La recensione di Fog: i fantasmi secondo Carpenter
Un anziano signore racconta una storia spaventosa a dei bambini attorno ad un falò. I bimbi, affascinati dalle parole del vecchio, ascoltano con interesse mentre l’uomo espone i fatti di una narrazione che ha dell’incredibile. John Carpenter sfrutta l’allegoria della storiella usata per far rabbrividire i più piccoli (dove il vecchio narratore è lui e i bambini sono gli spettatori) per raccontare l’orrore puro di una ghost story tetra e lugubre. Realizzato con il solito budget risicato (solo un milione e mezzo di dollari), il regista di Halloween scrive, insieme a Debra Hill, la sceneggiatura del suo quarto film ispirandosi ai grandi scrittori dell’horror gotico di metà ‘800, in particolar modo ad Edgar Allan Poe. I versi del poeta e scrittore di Boston, in apertura del film, da questo punto di vista sono esplicativi: “Tutto quello che vediamo, quel che sembriamo, non è che un sogno dentro a un sogno“, Carpenter fa suo il concetto stesso di incubo portando in scena un horror magnetico e non convenzionale, in novanta minuti di tensione dove la paura la fa da padrona. Esattamente come nei suoi precedenti lavori, Carpenter non usa la scorciatoia dello splatter e del gore per spaventare il pubblico; al contrario, stupisce lo spettatore con espedienti visivi e narrativi che richiamano la suspense del thriller vecchio stile piuttosto che dell’horror puro e semplice. Niente jumpscare telefonati, niente sangue a fiumi, ma solamente giochi di luci ed ombre: con un setting quasi completamente notturno, Carpenter sfrutta lo stratagemma della nebbia per mascherare gli spettri del film (truccati con un ottimo look piratesco) in modo da poter creare la giusta atmosfera per terrorizzare i protagonisti dell’opera, completamente inermi davanti ad una minaccia apparentemente intangibile ma maledettamente concreta nella sua crudeltà.
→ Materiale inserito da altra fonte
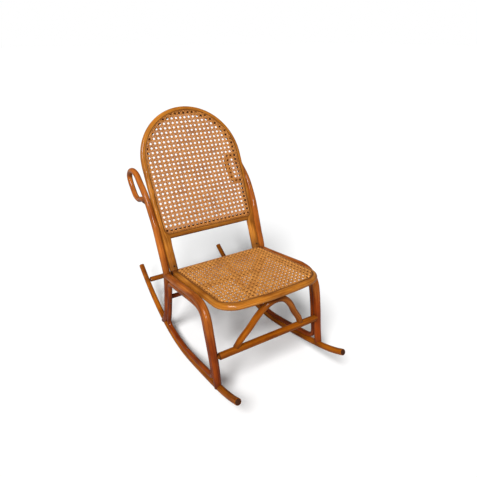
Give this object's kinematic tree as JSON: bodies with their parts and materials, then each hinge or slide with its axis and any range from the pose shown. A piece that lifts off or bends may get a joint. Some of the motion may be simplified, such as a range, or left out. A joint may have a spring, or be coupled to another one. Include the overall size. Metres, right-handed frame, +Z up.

A salire in cattedra, difatti, è il comparto attoriale: Jamie Lee Curtis, ad esempio, torna in un ruolo ben più pacato rispetto alla sua precedente collaborazione con Carpenter. L’attrice premio Oscar, sebbene sia accreditata come protagonista, in realtà risulta solamente una buona spalla per degli interpreti di tutto rispetto come Adrienne Barbeau e Tom Atkins; il motore trainante di Fog, difatti, è il lavoro collettivo degli attori, una squadra ben assortita di caratteristi e veterani (con una splendida Janet Leigh a spiccare su tutti) che riesce, nel suo insieme, ad essere la forza vincente di un film somigliante più ad un’opera teatrale che ad un lungometraggio. A mettere la ciliegina sulla torta ci pensa il buon Carpenter, con una messa in scena minimale ma inquietante allo stesso tempo. Il cineasta americano, anche in un horror di stampo ectoplasmatico come questo, non risparmia un certo tipo di critica sociale: la Chiesa, intesa come istituzione, viene vista dal regista-sceneggiatore come avida e senza scrupoli, decisa a tutti i costi di far prevalere il suo dominio allungando i suoi artigli sul vile denaro anche a scapito delle vite di un’intera nave, tutto in nome di una finta benevolenza per la comunità di Antonio Bay. Un punto di vista interessante che in realtà viene solamente abbozzato da Carpenter e da Hill, che si concentrano più sulla figura paurosa degli spettri nebbiosi, accantonando per buona parte della durata i reali motivi di stampo vendicativo per cui i mostri tornano in vita.
Fog, un horror breve ma intenso
In definitiva, Fog è un “vorrei ma non posso”: la durata troppo scarna fa prendere il volo agli eventi in maniera troppo sbrigativa e fa a cazzotti con una sceneggiatura che non brilla per originalità, nonostante le buone premesse degli autori. Una mezz’ora in più avrebbe giovato all’economia di un prodotto comunque convincente per tanti motivi: a partire dal cast ben assortito, passando per le atmosfere tenebrose di natura ottocentesca che ben si amalgamano in un soggetto evocativo e potente nella messa in scena. Carpenter, col suo quarto lavoro, forse non gira il suo film migliore ma rimane sul pezzo grazie ad un horror più che discreto che, al netto dei difetti, non sente il peso dei suoi quarantatre anni d’età.